Many species native to temperate grasslands, embankments, and riparian zones require a period of cold stratification to break dormancy — an evolutionary adaptation to prevent germination in autumn before seedlings can survive winter. Dormant seeding replicates the timing of natural seed dispersal: seed is applied late enough that it does not germinate before frost, overwinters in the substrate, and germinates in spring once soil temperatures rise above the species-specific threshold. The winter period provides stratification at no cost and with no additional handling.

Critical Timing: Late Enough to Prevent Pre-Frost Germination

The timing of dormant seeding is not simply “late autumn” — it must be precise. The application must occur late enough that germination before the onset of frost is reliably excluded. Seedlings that emerge in October or early November and then encounter sustained frost are lost. The objective is seed in the substrate, not seedlings above ground, when winter begins.
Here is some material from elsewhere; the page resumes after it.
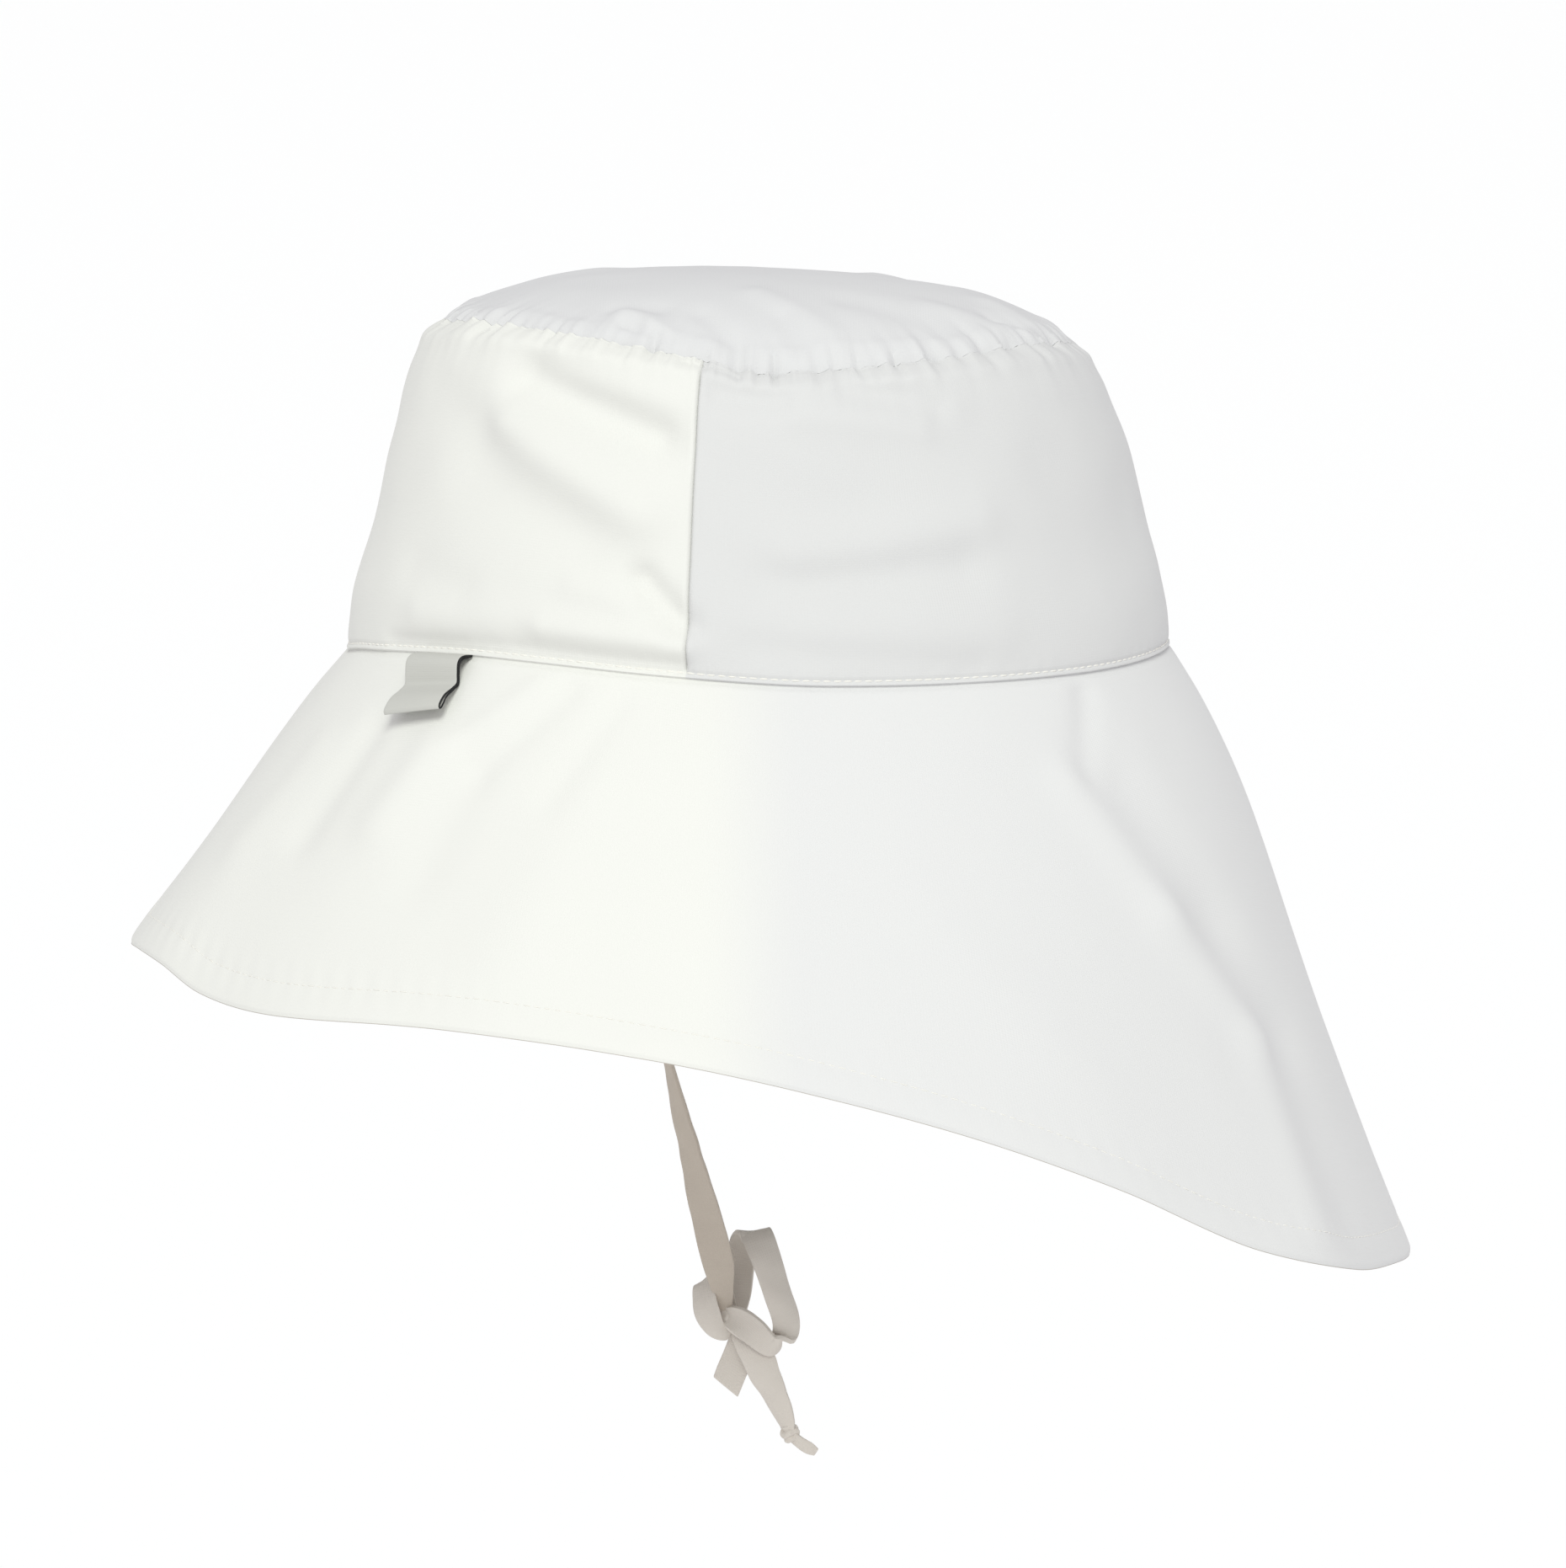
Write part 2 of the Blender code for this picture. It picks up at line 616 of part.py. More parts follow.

In Central European continental climates, the operational window is typically from late October to late November, targeting consistent soil surface temperatures below 4°C. Applications earlier in October carry germination risk in mild years. Applications after the soil surface has frozen solid risk poor seed-to-soil contact when the surface thaws unevenly in spring.

Local soil temperature monitoring is more reliable than calendar-based timing. On south-facing slopes with high solar radiation exposure, the window may extend into December in mild years. On north-facing slopes and in valley positions, it may open earlier.
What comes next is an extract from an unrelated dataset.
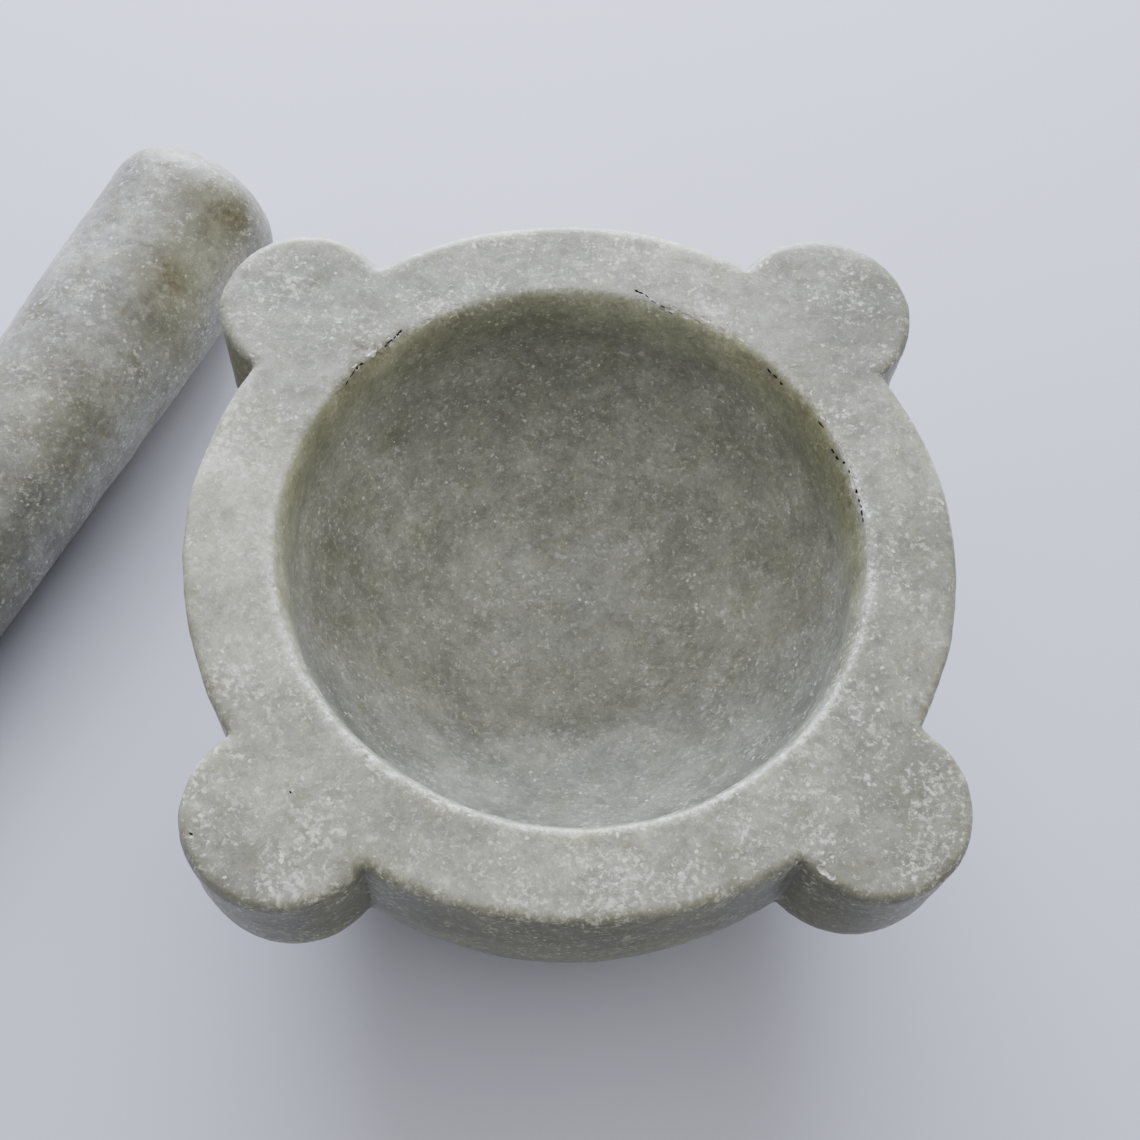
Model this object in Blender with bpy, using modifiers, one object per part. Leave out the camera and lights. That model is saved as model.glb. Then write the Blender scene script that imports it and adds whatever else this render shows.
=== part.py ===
"""Marble mortar with four rim lugs, and its loose pestle lying beside it.

Metres, +Z up. The origin is the centre of the mortar's flat underside, on the table that
both pieces stand on. The lugs point along the diagonals of the X and Y axes.
"""

import math

import bmesh
import bpy
from mathutils import Matrix, Vector

# Mortar: one block of marble, turned outside and in, with the lugs left standing at the rim
MORTAR_HEIGHT = 0.095
BODY_RADIUS = 0.075
BASE_RADIUS = 0.043
RIM_BAND = 0.020            # upright stretch of the outer wall under the rim
RIM_EDGE_ROUND = 0.0028     # rounding of the rim's outer arris, the same on the lugs
FOOT_ROUND = 0.0025
MOUTH_RADIUS = 0.0565
MOUTH_EDGE_ROUND = 0.0012
MOUTH_BAND = 0.004          # upright stretch of the inner wall under the mouth's arris
BOWL_DEPTH = 0.060

# Lugs: upright half-rounds at the rim that die into the body lower down, like corbels
LUG_COUNT = 4
LUG_START_ANGLE = math.radians(45)
LUG_RADIUS = 0.0180
LUG_CENTRE_OUTSET = 0.0010  # from the body's outer wall out to the lug's own axis
LUG_STRAIGHT = 0.024        # upright height of a lug below the rim
LUG_CORBEL = 0.030          # height over which the lug tapers away
LUG_TOE_RADIUS = 0.005      # radius of the lug's lowest section, buried in the wall

# Pestle: a turned bar, thicker at its grinding head, with both ends domed
PESTLE_LENGTH = 0.168
HEAD_RADIUS = 0.0228
HEAD_DOME = 0.0148
HEAD_SQUARENESS = 2.18      # 2 is an ellipse; more gives the head a fuller shoulder
GRIP_RADIUS = 0.0187
GRIP_DOME = 0.0105

# Where the pestle lies: on the table, at the mortar's side
PESTLE_HEADING = math.radians(62.85)
PESTLE_GAP = 0.0297         # between the mortar's widest reach on that side and the head
PESTLE_TIP_AHEAD = 0.0864   # from the mortar's axis forward to the pestle's tip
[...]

Fertiliser Planning for Dormant Applications

Fertiliser planning for dormant seeding requires specific attention. Standard fast-release fertilisers applied at seeding will have no effect during the dormant period and risk nutrient loss through leaching over winter. More critically, a fertiliser that becomes available too early in spring — before soil temperatures have reached 6 to 8°C — delivers nutrients before root systems are active enough to take them up efficiently.
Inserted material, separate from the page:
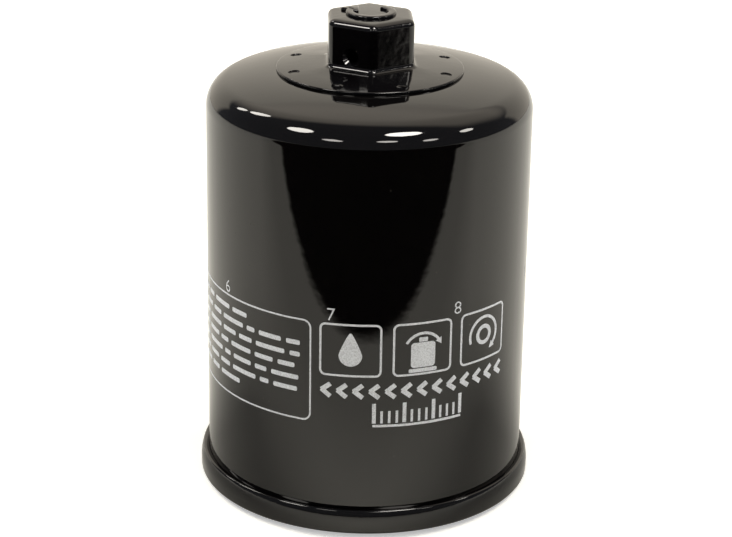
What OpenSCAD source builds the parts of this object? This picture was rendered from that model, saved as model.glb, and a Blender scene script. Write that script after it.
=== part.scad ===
// Spin-on oil filter for a small engine, standing on its gasket with the wrench nut on top.
// Origin: centre of the gasket's sealing face. +Z runs up the filter's axis to the closed end.

/* [Canister] */
// Outer diameter of the canister's side wall
can_d = 65; // [60:0.5:80]
// Thickness of the drawn steel of the canister
can_t = 0.55; // [0.4:0.05:0.7]
// Height at which the side wall ends and the shoulder starts
shoulder_z = 79.4; // [78:0.2:90]
// Outer radius of the rounded shoulder
shoulder_r = 5.5; // [4:0.1:8]
// Slope of the domed end where it meets the shoulder, in degrees
dome_slope = 15; // [10:0.5:20]

/* [Double seam] */
// Outer diameter of the double seam
seam_d = 68.3; // [68.2:0.05:69]
// Height of the double seam
seam_h = 5; // [4.6:0.1:5.4]
// Thickness of the steel of the seaming lid
lid_t = 0.5; // [0.4:0.05:0.55]
// Distance that the gasket stands out below the seam
gasket_proud = 1; // [0.6:0.1:1.6]

/* [Wrench nut] */
// Diameter of the flange that is welded to the closed end
flange_d = 37.2; // [34:0.2:40]
// Thickness of the flange at its rim
flange_t = 0.65; // [0.5:0.05:1.5]
// Slope of the flange's coned top, in degrees
flange_slope = 6.2; // [2:0.2:8]
// Distance across the flats of the hexagon
nut_af = 16.8; // [15:0.5:19]
// Height of the hexagon above the flange
nut_h = 9.7; // [8:0.1:14]
// Rounding of the hexagon's upright corners, turned down to the same reach
nut_corner_r = 1.8; // [0.8:0.1:2.4]
// Turn of the hexagon about the filter's axis, in degrees
nut_turn = 2.8; // [0:0.1:30]
// Diameter of the hole for the safety wire
wire_hole_d = 2.4; // [1.5:0.1:3]
// Height of the wire hole above the flange
wire_hole_h = 2.6; // [2:0.1:6]
// Number of weld pits round the flange
weld_count = 8; // [6:1:12]

/* [Thread plate] */
// Minor diameter of the M20 x 1.5 thread, to the crests of the female thread
thread_minor_d = 18.376; // [18.1:0.01:18.7]
// Thickness of the thread plate
plate_t = 3.6; // [3:0.1:4]
// Height of the threaded collar above the plate
collar_h = 4; // [3.6:0.1:4.4]
// Number of oil inlet holes
inlet_count = 8; // [6:1:9]
// Diameter of each inlet hole
inlet_d = 5.2; // [4:0.1:5.2]

/* [Mounting gasket] */
// Outer diameter of the mounting gasket
gasket_od = 62.5; // [61:0.1:62.6]
// Inner diameter of the mounting gasket
gasket_id = 54; // [53.6:0.1:56]
// Thickness of the mounting gasket
gasket_t = 4.4; // [4:0.1:4.6]

/* [Filter element] */
// Number of pleats in the paper
pleat_count = 40; // [30:1:44]
// Thickness of the paper
paper_t = 0.5; // [0.4:0.05:0.55]
// Height of the top of the element
element_top_z = 75; // [72:0.5:76]
// Inner diameter of the perforated centre tube
tube_id = 23.2; // [22.8:0.1:24]
// Rows of oil holes up the centre tube
tube_rows = 9; // [5:1:11]

/* [Bypass valve] */
// Travel of the bypass poppet from its seat
bypass_travel = 3; // [2:0.5:4]
// Wire diameter of the bypass spring
spring_wire_d = 1.2; // [0.9:0.1:1.4]
// Mean diameter of the bypass spring
spring_d = 13; // [11:0.5:15]
// Working coils in the bypass spring
spring_turns = 5; // [4:1:6]

/* [Hidden] */
$fn = 96;

// Small overshoot of a cut past the face that it opens
cut = 1;
// Gap between pieces that only rest near each other
gap = 0.05;

// Canister and double seam, from the outside in: lid wall, body hook, cover hook, can wall, lid wall
can_r = can_d / 2;
can_in_r = can_r - can_t;
seam_r = seam_d / 2;
seam_z = gasket_proud;
seam_top_z = seam_z + seam_h;
cover_hook_r = can_r + gap;
body_hook_r = cover_hook_r + lid_t + gap;
seam_wall_r = seam_r - lid_t;
chuck_wall_r = can_in_r - gap - lid_t;
hook_z = seam_z + lid_t + 0.3;
seam_round_r = 0.9;

// Closed end
dome_r = can_r - shoulder_r;
dome_edge_x = dome_r + shoulder_r * sin(dome_slope);
dome_edge_z = shoulder_z + shoulder_r * cos(dome_slope);
dome_end_r = (dome_edge_x - flange_d / 2) / (sin(dome_slope) - sin(flange_slope));
dome_centre_x = dome_edge_x - dome_end_r * sin(dome_slope);
dome_centre_z = dome_edge_z - dome_end_r * cos(dome_slope);
seat_z = dome_centre_z + dome_end_r * cos(flange_slope);
foot_r = 9;
foot_z = flange_at(foot_r);
nut_top_z = foot_z + nut_h;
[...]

The correct approach is to use slow-release or controlled-release fertiliser formulations with a release profile that matches the spring warming curve: nutrient availability should begin to increase at soil temperatures of 6 to 8°C, aligning with the onset of active root development. This requires selecting fertiliser products with documented temperature-dependent release characteristics and incorporating them into the hydroseeding formulation at rates calculated for the expected spring uptake window, not for immediate availability.

Species Suitability and Formulation

Dormant seeding is most relevant for forb-rich native grassland mixes, riparian and wetland margin species, and wildflower mixes with a high proportion of species requiring cold stratification. Standard agricultural grass species — ryegrass, fescue, timothy — do not require stratification and can be seeded conventionally; applying dormant seeding to these species risks seed deterioration during overwintering without delivering the stratification benefit.

In the hydroseeding formulation, fibre selection for dormant applications should favour materials that maintain surface contact and moisture retention without creating an anaerobic layer that promotes seed decay. Biopolymer binder concentrations should be sufficient for winter stability but not so high as to form an impermeable surface crust that impedes spring emergence.

When Dormant Seeding Is Not Appropriate

Dormant seeding is not appropriate on slopes where spring snowmelt runoff would redistribute ungerminated seed before establishment. On these sites, spring seeding with pre-stratified seed — cold-stored for 4 to 8 weeks prior to application — achieves comparable germination results without the overwintering risk. The method is also not appropriate where the seedbed cannot be adequately protected against surface erosion through winter, since the unrooted surface is highly vulnerable to displacement during the dormant period.